> **Aim**:
Repeat, please, only the lines from the top of the data down to the line with "return True"; include both of those lines.

> **Material shown**:

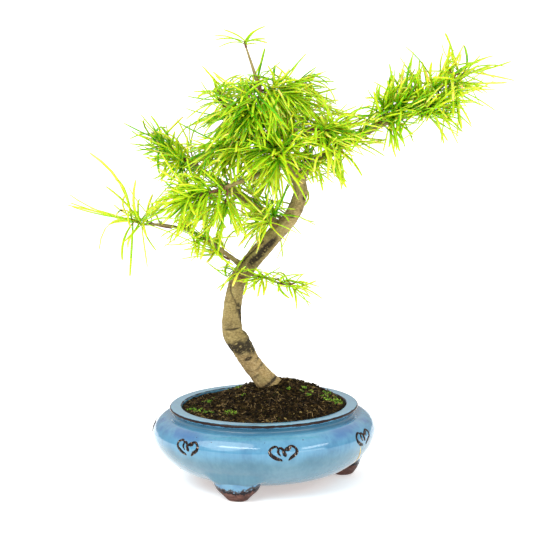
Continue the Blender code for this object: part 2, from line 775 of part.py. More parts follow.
def needle_directions(mass, axis, rng, count):
    """Directions that lean the way the whole mass leans: one on the spur's axis, the rest round it."""
    across = axis.cross(UP if abs(axis.z) < 0.9 else Vector((1.0, 0.0, 0.0))).normalized()
    over = across.cross(axis)
    lean = Vector(mass.lean)
    yield (axis + lean).normalized()
    turn = rng.uniform(0.0, 2 * math.pi)
    for k in range(count - 1):
        angle = turn + 2 * math.pi * (k + rng.uniform(-0.2, 0.2)) / (count - 1)
        tilt = math.radians(mass.spread * rng.uniform(0.75, 1.1))
        ring = across * math.cos(angle) + over * math.sin(angle)
        yield (axis * math.cos(tilt) + ring * math.sin(tilt) + lean).normalized()


def fits(points, own, others, limbs):
    """Whether all the points keep to the mass's own space and stay clear of the limbs."""
    for place in points:
        if limbs.clearance(place) < LIMB_CLEARANCE:
            return False
        mine = min(distance_to(place, *twig) for twig in own)
        if any(distance_to(place, *twig) < mine + NEIGHBOUR_CLEARANCE for twig in others):
            return False
    return True


def make_mass(name, line, spurs, skeletons, limbs, collection, finish, rng):
    mass = MASSES[name]
    own = skeletons[name]
    others = twigs_of_others(name, skeletons)
    radii = [STEM_ROOT + (STEM_TIP - STEM_ROOT) * k / (len(line) - 1) for k in range(len(line))]
    stem = add(name, tube_mesh(line, radii, 3), collection, finish)
    grown = new_collection(name)
    for start, end, axis in spurs:
        if start == end:
            start = end - axis * SPUR_KNOB
        add("spur", twig_mesh(start, end), grown)
        for direction in needle_directions(mass, axis, rng, NEEDLES):
            length = mass.needle * rng.uniform(1 - NEEDLE_SPREAD, 1 + NEEDLE_SPREAD)
            for _ in range(3):
                path = needle_points(end, direction, length, mass.droop, TESTED)
                if fits(path, own, others, limbs):
                    add("needle", needle_mesh(end, axis, direction, length, mass.droop), grown)
                    break
                length *= SHORTER
    for solver in ("EXACT", "MANIFOLD"):
        boolean(stem, "UNION", grown, solver)
        joined = evaluated_mesh(stem)
        stem.modifiers.clear()
        if keep_largest_shell(joined) > WHOLE:
            break
    stem.data = joined
    empty_collection(grown)


def settle(collection):
    """Moves everything so that the origin is the middle of the whole object's base."""
    bpy.context.view_layer.update()
    corners = []
    for obj in collection.objects:
        corners += [obj.matrix_world @ vert.co for vert in evaluated_mesh(obj).vertices]
    low = Vector(min(c[axis] for c in corners) for axis in range(3))
    high = Vector(max(c[axis] for c in corners) for axis in range(3))
    shift = Vector((-(low.x + high.x) / 2, -(low.y + high.y) / 2, -low.z))
    for obj in bpy.data.objects:
        obj.location += shift


def main():
    clear_scene()
    tree = new_collection("golden_larch_bonsai")
    glaze = material("blue_glaze", (0.30, 0.52, 0.68), 0.15)
    earth = material("dark_soil", (0.05, 0.035, 0.022), 0.95)
    bark = material("olive_bark", (0.30, 0.24, 0.12), 0.80)
    green = material("yellow_green_needles", (0.35, 0.58, 0.05), 0.50)
    make_pot(tree, glaze)
    trunk_cutter = make_trunk(tree, bark)
    make_soil(tree, earth, trunk_cutter)
    limbs = Limbs()
    line = smooth_line(TRUNK, TRUNK_STEPS)
    limbs.record("trunk", [p.to_3d() for p in line], [p.w for p in line])
    for name, bough in BOUGHS.items():
        make_bough(name, bough, limbs, tree, bark, trunk_cutter)
    stems = {name: stem_line(mass, limbs) for name, mass in MASSES.items()}
    skeletons = {name: list(zip(line, line[1:])) for name, line in stems.items()}
    spurs = {name: clear_spurs(name, stems[name], skeletons, limbs) for name in MASSES}
    for seed, name in enumerate(MASSES):
        rng = random.Random(seed)
        make_mass(name, stems[name], spurs[name], skeletons, limbs, tree, green, rng)
    settle(tree)


main()
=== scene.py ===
"""A golden larch bonsai in a blue glazed pot, on a pale floor in soft studio light.

Lengths are in metres. Everything is built about the pot's axis, with the floor at z = 0, and
each piece is then placed at AXIS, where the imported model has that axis.
"""

import math
import random
from collections import namedtuple

import bmesh
import bpy
from mathutils import Matrix, Vector, noise


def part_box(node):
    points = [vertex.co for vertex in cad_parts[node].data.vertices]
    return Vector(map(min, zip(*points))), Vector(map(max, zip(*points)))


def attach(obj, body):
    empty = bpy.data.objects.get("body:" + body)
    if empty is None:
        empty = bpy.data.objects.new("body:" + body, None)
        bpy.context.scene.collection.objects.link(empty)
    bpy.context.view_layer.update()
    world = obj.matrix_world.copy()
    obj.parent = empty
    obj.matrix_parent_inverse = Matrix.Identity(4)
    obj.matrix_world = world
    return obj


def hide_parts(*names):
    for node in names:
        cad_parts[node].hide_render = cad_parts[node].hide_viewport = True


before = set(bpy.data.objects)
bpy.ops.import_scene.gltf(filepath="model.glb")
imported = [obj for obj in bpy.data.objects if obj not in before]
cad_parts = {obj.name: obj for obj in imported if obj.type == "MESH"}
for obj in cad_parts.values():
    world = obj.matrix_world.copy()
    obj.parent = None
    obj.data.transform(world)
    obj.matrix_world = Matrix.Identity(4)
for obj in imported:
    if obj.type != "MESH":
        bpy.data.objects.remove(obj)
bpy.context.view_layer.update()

UP = Vector((0.0, 0.0, 1.0))
FRONT = Vector((0.0, -1.0, 0.0))
POT_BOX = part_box("pot")
AXIS = (POT_BOX[0] + POT_BOX[1]) / 2
AXIS.z = 0.0
GOLDEN_ANGLE = math.radians(137.5)


# Shared helpers


def round_axis(radius, turn, height=0.0):
    """The place at a radius from the pot's axis, at an angle from the front."""
    return Vector((radius * math.sin(turn), -radius * math.cos(turn), height))


def lerp(a, b, share):
    return a + (b - a) * share


def smooth_step(low, high, value):
    share = min(max((value - low) / (high - low), 0.0), 1.0)
    return share * share * (3 - 2 * share)


def smooth_line(points, steps):
    """A Catmull-Rom curve through the points, which may carry a radius as a fourth value."""
    points = [Vector(p) for p in points]
    ends = [2 * points[0] - points[1]] + points + [2 * points[-1] - points[-2]]
    line = []
    for a, b, c, d in zip(ends, ends[1:], ends[2:], ends[3:]):
        for step in range(steps):
            t = step / steps
            bend = (2 * a - 5 * b + 4 * c - d) * t**2 + (3 * b - a - 3 * c + d) * t**3
            line.append(0.5 * (2 * b + (c - a) * t + bend))
    return line + [points[-1]]


def over_knee(root, knee, tip, steps):
    """Points of the quadratic Bezier curve from root to tip that bends towards the knee."""
    return [
        root.lerp(knee, k / steps).lerp(knee.lerp(tip, k / steps), k / steps)
        for k in range(steps + 1)
    ]


class Shape:
    """Vertices and faces gathered from many small forms, each face with its material's number."""

    def __init__(self):
        self.points = []
        self.faces = []
        self.slots = []

    def add(self, points, faces, slots=0):
        first = len(self.points)
        self.points += points
        self.faces += [tuple(first + k for k in face) for face in faces]
        self.slots += slots if isinstance(slots, list) else [slots] * len(faces)

    def mesh(self, name, smooth=True):
        mesh = bpy.data.meshes.new(name)
        mesh.from_pydata([tuple(p) for p in self.points], [], self.faces)
        mesh.polygons.foreach_set("material_index", self.slots)
        if smooth:
            mesh.shade_smooth()
        mesh.update()
        return mesh


def paint(mesh, name, values):
    """Gives each vertex a value that a material can read by name."""
    mesh.attributes.new(name, "FLOAT", "POINT").data.foreach_set("value", values)


def new_object(name, data):
    made = bpy.data.objects.new(name, data)
    bpy.context.scene.collection.objects.link(made)
    return made


def piece(name, mesh, looks, nodes=()):
    """Puts a mesh into the scene as a piece of the tree, standing for the CAD nodes named."""
    obj = new_object(name, mesh)
    obj.location = AXIS
    for look in looks:
        mesh.materials.append(look)
    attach(obj, "root")
    if nodes:
        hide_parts(*nodes)
    return obj


def frames_along(line, reference):
    """(point, tangent, side, over) at each point, with no twist about the line."""
    made = []
    for k, point in enumerate(line):
        tangent = (line[min(k + 1, len(line) - 1)] - line[max(k - 1, 0)]).normalized()
        over = (reference - tangent * reference.dot(tangent)).normalized()
        made.append((point, tangent, tangent.cross(over).normalized(), over))
        reference = over
    return made


def tube_faces(rings, around):
    """The faces of a closed tube: from ring to ring of its points, and over its two ends."""
    faces = []
    for ring in range(rings - 1):
        for k in range(around):
            a = ring * around + k
            b = ring * around + (k + 1) % around
            faces.append((a, b, b + around, a + around))
    last = (rings - 1) * around
    return faces + [tuple(reversed(range(around))), tuple(range(last, last + around))]


def tube(shape, line, radii, sides, reference=FRONT, slot=0):
    """A closed tube round the line, tapering by the radii."""
    points = []
    for (centre, _, side, over), radius in zip(frames_along(line, reference), radii):
        for k in range(sides):
            angle = math.tau * k / sides
            points.append(centre + (over * math.cos(angle) + side * math.sin(angle)) * radius)
    shape.add(points, tube_faces(len(line), sides), slot)


# Materials


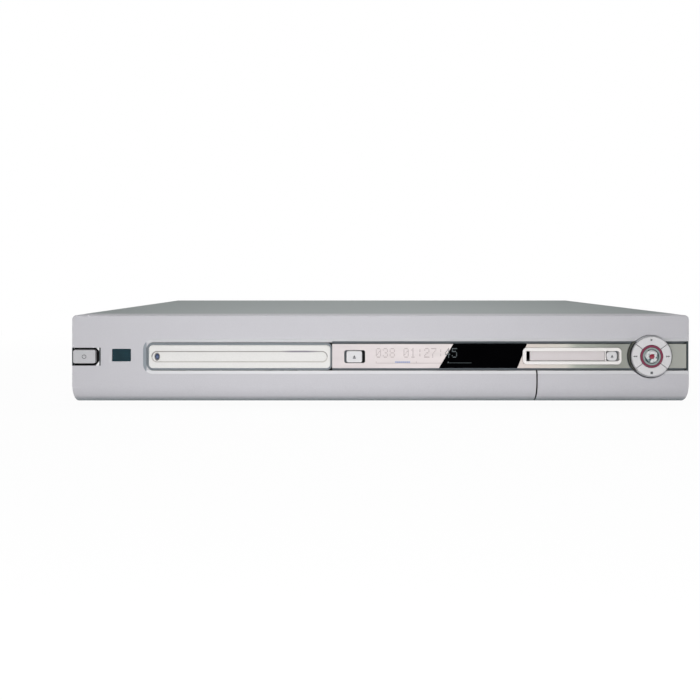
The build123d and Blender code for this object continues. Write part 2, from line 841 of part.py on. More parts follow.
for number, name in enumerate(key_names):
    half_angle = key_split_angle if number % 2 == 0 else 90 - key_split_angle
    angle = 90 * number
    with BuildPart() as nav_key:
        with BuildSketch(Plane.XZ.offset(-behind(key_back))) as sector:
            with Locations((dial_x, dial_z)):
                Circle(key_ring_outer)
                Circle(key_ring_inner, mode=Mode.SUBTRACT)
            edges = [math.radians(angle + turn) for turn in (-half_angle, 0, half_angle)]
            reach = 3 * key_ring_outer
            corners = [(dial_x + reach * math.cos(edge), dial_z + reach * math.sin(edge)) for edge in edges]
            with BuildLine(mode=Mode.PRIVATE) as wedge:
                Polyline((dial_x, dial_z), *corners, close=True)
            add(make_face(wedge.edges(), mode=Mode.PRIVATE), mode=Mode.INTERSECT)
            for turn in (-half_angle, half_angle):
                with Locations(Location((dial_x, dial_z), angle + turn)):
                    Rectangle(2 * reach, key_ring_gap, mode=Mode.SUBTRACT)
        extrude(sector.sketch, amount=key_thickness)
        stem_x = dial_x + key_middle * math.cos(math.radians(angle))
        stem_z = dial_z + key_middle * math.sin(math.radians(angle))
        rod(stem_x, span(key_back - sheet, stem_end), stem_z, stem_radius)
        key_clip = cup_back + moving_gap
        rod(stem_x, span(key_clip, key_clip + clip_thickness), stem_z, clip_radius)
    save(nav_key, f"nav_key_{name}")

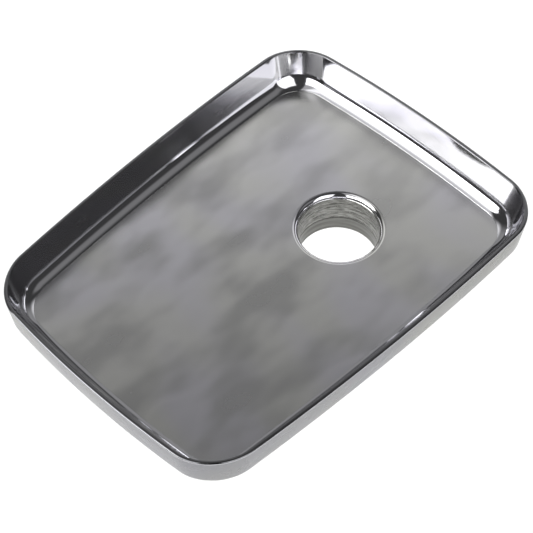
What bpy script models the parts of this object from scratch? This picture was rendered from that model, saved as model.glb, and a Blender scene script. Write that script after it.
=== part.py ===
"""Feed tray of a meat mincer: a shallow polished metal tray with an off-centre throat and a neck under it.

The origin is on the axis of the neck, in the plane of the tray's underside. +X runs along the tray
towards its wide end, near which the throat is, +Y runs across the tray and +Z points up out of it.
"""

import math

import bmesh
import bpy

# Driving sizes of the tray, in metres. Drafts and the fillet's end are degrees from upright: the
# floor is ground flat, so it meets the fillet before the fillet has turned level.
TRAY_LENGTH = 0.292
TRAY_WIDTH = 0.2145
TRAY_HEIGHT = 0.0263
WALL = 0.0030
CORNER_RADIUS = 0.0304
INSIDE_DRAFT = 18
OUTSIDE_DRAFT = 7
FLOOR_FILLET = 0.0126
FLOOR_FILLET_END = 72
UNDERSIDE_FILLET = 0.0070
RIM_ROUND = 0.0010

# The inner corners open out by this much more than the wall does, down to the floor.
CORNER_EASE = 0.0045

# The long sides bow out by this share of the half width, the short sides by this share of the
# half length, and the width grows by this share from one end to the other.
LONG_SIDE_BOW = 0.051
SHORT_SIDE_BOW = 0.044
WIDENING = 0.12

# Where the throat's axis stands from the middle of the tray.
THROAT_ALONG = 0.0529
THROAT_ACROSS = -0.0133

# The throat turns down out of the floor over a lip, into the tray's own short neck.
THROAT_RADIUS = 0.0260
LIP_RADIUS = 0.0038
TRAY_NECK_DROP = 0.0190

# The sleeve fits round the tray's neck and closes in below it to the throat's own radius.
FIT_GAP = 0.0003
SLEEVE_WALL = 0.0022
SLEEVE_DROP = 0.0295
SLEEVE_TOP_CHAMFER = 0.0014
EDGE_CHAMFER = 0.0006

# The bead that joins the sleeve to the underside of the tray.
BEAD_LEG = 0.0032
BEAD_CROWN = 0.0005

# How finely the round shapes are divided.
CORNER_STEPS = 14
SIDE_STEPS = 8
FILLET_STEPS = 7
RIM_STEPS = 3
BEAD_STEPS = 6
ROUND_STEPS = 96

LIP_OUTER_RADIUS = THROAT_RADIUS + LIP_RADIUS
TRAY_NECK_OUTER = THROAT_RADIUS + WALL
SLEEVE_SOCKET = TRAY_NECK_OUTER + FIT_GAP
SLEEVE_OUTER = SLEEVE_SOCKET + SLEEVE_WALL


def clear_scene():
    for thing in list(bpy.data.objects):
        bpy.data.objects.remove(thing, do_unlink=True)


def metal(name, colour, roughness):
    material = bpy.data.materials.new(name)
    material.use_nodes = True
    shader = material.node_tree.nodes["Principled BSDF"]
    shader.inputs["Base Color"].default_value = (*colour, 1.0)
    shader.inputs["Roughness"].default_value = roughness
    shader.inputs["Metallic"].default_value = 1.0
    return material


def add_object(name, shape, material):
    """Turns a bmesh into a smooth-shaded object of the scene."""
    bmesh.ops.recalc_face_normals(shape, faces=shape.faces)
    mesh = bpy.data.meshes.new(name)
    shape.to_mesh(mesh)
    shape.free()
    mesh.materials.append(material)
    mesh.polygons.foreach_set("use_smooth", [True] * len(mesh.polygons))
    made = bpy.data.objects.new(name, mesh)
    bpy.context.scene.collection.objects.link(made)
    return made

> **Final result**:
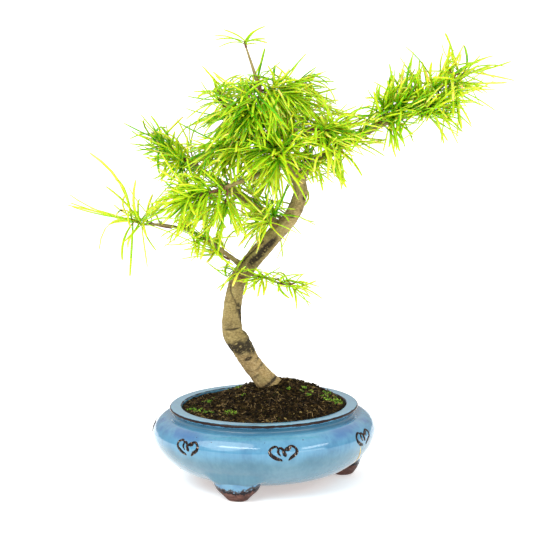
Continue the Blender code for this object: part 2, from line 775 of part.py. More parts follow.
def needle_directions(mass, axis, rng, count):
    """Directions that lean the way the whole mass leans: one on the spur's axis, the rest round it."""
    across = axis.cross(UP if abs(axis.z) < 0.9 else Vector((1.0, 0.0, 0.0))).normalized()
    over = across.cross(axis)
    lean = Vector(mass.lean)
    yield (axis + lean).normalized()
    turn = rng.uniform(0.0, 2 * math.pi)
    for k in range(count - 1):
        angle = turn + 2 * math.pi * (k + rng.uniform(-0.2, 0.2)) / (count - 1)
        tilt = math.radians(mass.spread * rng.uniform(0.75, 1.1))
        ring = across * math.cos(angle) + over * math.sin(angle)
        yield (axis * math.cos(tilt) + ring * math.sin(tilt) + lean).normalized()


def fits(points, own, others, limbs):
    """Whether all the points keep to the mass's own space and stay clear of the limbs."""
    for place in points:
        if limbs.clearance(place) < LIMB_CLEARANCE:
            return False
        mine = min(distance_to(place, *twig) for twig in own)
        if any(distance_to(place, *twig) < mine + NEIGHBOUR_CLEARANCE for twig in others):
            return False
    return True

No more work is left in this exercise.